We have been coming to First Unitarian since September. A sabbatical for Holly brought us to Toronto  from Eugene, Oregon.  The need for community and connection brought us here to First.  I was raised in a Unitarian church.  When we moved here, I wanted to make a connection with Canada, to see Canada from the inside.  Joining First Unitarian gave me the opportunity to explore, in the context of this religious community, what it means to be Canadian. In our first month as temporary Canadians, I learned to sing O, Canada! in both languages.

Holly

For me, Unitarian is an adopted identity.  I came to Unitarian-Universalism through Bruce.  Unlike Bruce, I don't see myself as a temporary Canadian.  I grew up as an American abroad, so being an expatriate-an American expatriate-is a familiar experience. Yet Canada feels less foreign than any other country I've been to.  When we moved here, I read novels by Canadians, especially those set in Toronto.
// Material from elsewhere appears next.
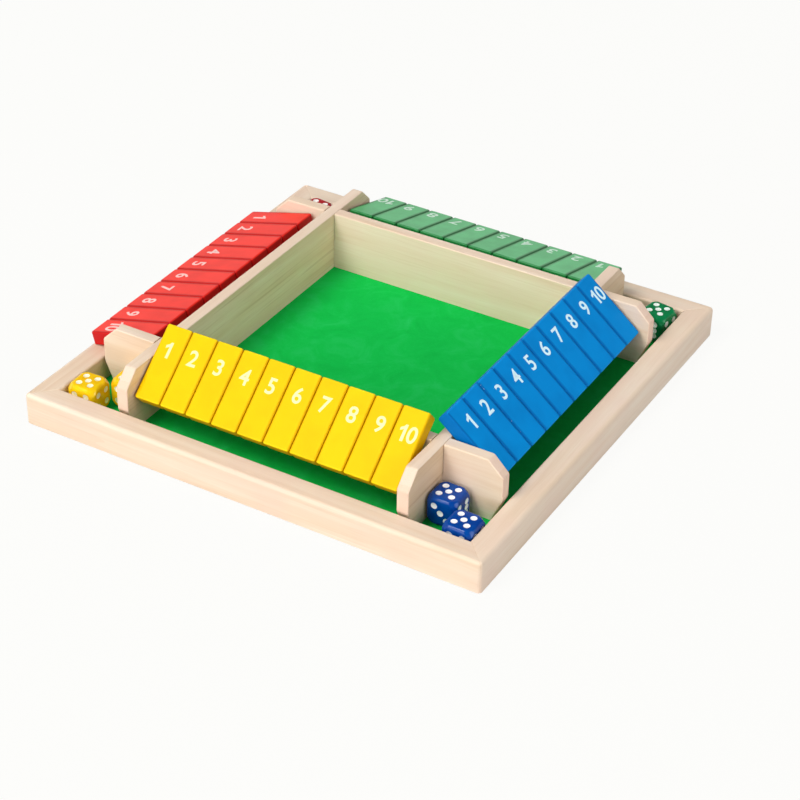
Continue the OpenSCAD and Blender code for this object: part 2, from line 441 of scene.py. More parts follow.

I learned about Rosedale from Timothy Findley, about early Irish immigrants from Jane Urquhart.

Bruce:

In March, we participated in this church's Central American Project, travelling to Honduras as members of a Canadian volunteer construction team.  A highlight of this trip was visiting a Honduran school with Talia, another team member, to present students and the local youth soccer team with uniforms and a ball donated by Canadian children's teams. Talia went as a representative of Canada's young people.  I went because my Spanish is good, so I could translate Talia's remarks. We sang O, Canada! in English and in French, and the students, teacher, and townspeople sang the Honduran national hymn to us.  I gave a geography lesson about Canada in Spanish.  I told them that if we all started walking north from that village on that day in March, we would arrive in Canada on Canada Day.

Holly:

The volunteers had different religious backgrounds.  As a team, however, we were staunchly Canadian. This was during the run-up to the U.S. invasion of Iraq, and there were often political discussions at dinner.  Sometimes, the others forgot that Bruce and I were Americans. I never did.  The highlights of the trip for me, however, were times when nationality seemed irrelevant.  One came while bolting together roof beams for the simple two-room house we were helping to build. The foursome on the roof was me, Canadian team superviser Jens, the homeowner-to-be Amado, and the Honduran site foreman, Henry. As we passed the drill, el ladro, one to another, we were bound together in the communion of a common task.  It didn't matter, for that moment, that I was a woman among men, a foreigner with feeble Spanish, an amateur among others more experienced with chisel and drill, or an American in hiding on a Canadian team.

Bruce:

In a few months, I must give up my love affair with Canadian identity.  I love Canada's communal spirit and will miss that in the more laissez-faire culture of the U.S.  My challenge is to carry back to Eugene some consciousness about what makes Canada Canada, to take back in my own heart a bit of the Canadian that I was permitted to be here.

Holly:

I must give up, once again, the identity of expatriate, an outsider who feels at home abroad. First Unitarian, and especially the construction crew in Honduras, have been my Canadian home, a place where shared commitment to common values or shared work on a common task can matter more than the nation in which I was born.